The study of precipitation has been closely linked to the birth of science, by the turn of the 7th century BC. Yet, it continues to be a fascinating research area, since several aspects of precipitation generation and evolution have not been understood, explained and described satisfactorily. Several problems, contradictions and even fallacies related to the perception and modelling of precipitation still exist. The huge diversity and complexity of precipitation, including its forms, extent, intermittency, intensity, and temporal and spatial distribution, do not allow easy descriptions. For example, while atmospheric thermodynamics may suffice to explain the formation of clouds, it fails to provide a solid framework for accurate deterministic predictions of the intensity and spatial extent of storms.

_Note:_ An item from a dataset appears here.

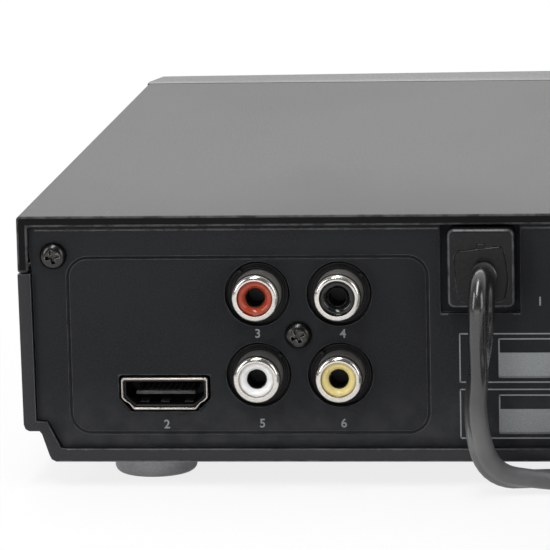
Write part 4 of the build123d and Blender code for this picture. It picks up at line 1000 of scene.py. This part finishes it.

Hence, uncertainty is prominent and its understanding and modelling unavoidably relies on probabilistic, statistical and stochastic descriptions. However, the classical statistical models and methods may not be appropriate for precipitation, which exhibits peculiar behaviours including Hurst-Kolmogorov dynamics and multifractality. This triggered the development of some of the finest stochastic methodologies to describe these behaviours. Inevitably, because deduction based on deterministic laws becomes problematic, as far as precipitation is concerned, the need for observation of precipitation becomes evident. Modern remote sensing technologies (radars and satellites) have greatly assisted the observation of precipitation over the globe, whereas modern stochastic techniques have made the utilization of traditional raingauge measurements easier and more accurate. This chapter reviews existing knowledge in the area of precipitation. Interest is in the small- and large-scale physical mechanisms that govern the process of precipitation, technologies and methods to estimate precipitation in both space and time, and stochastic approaches to model the variable character of precipitation and assess the distribution of its extremes.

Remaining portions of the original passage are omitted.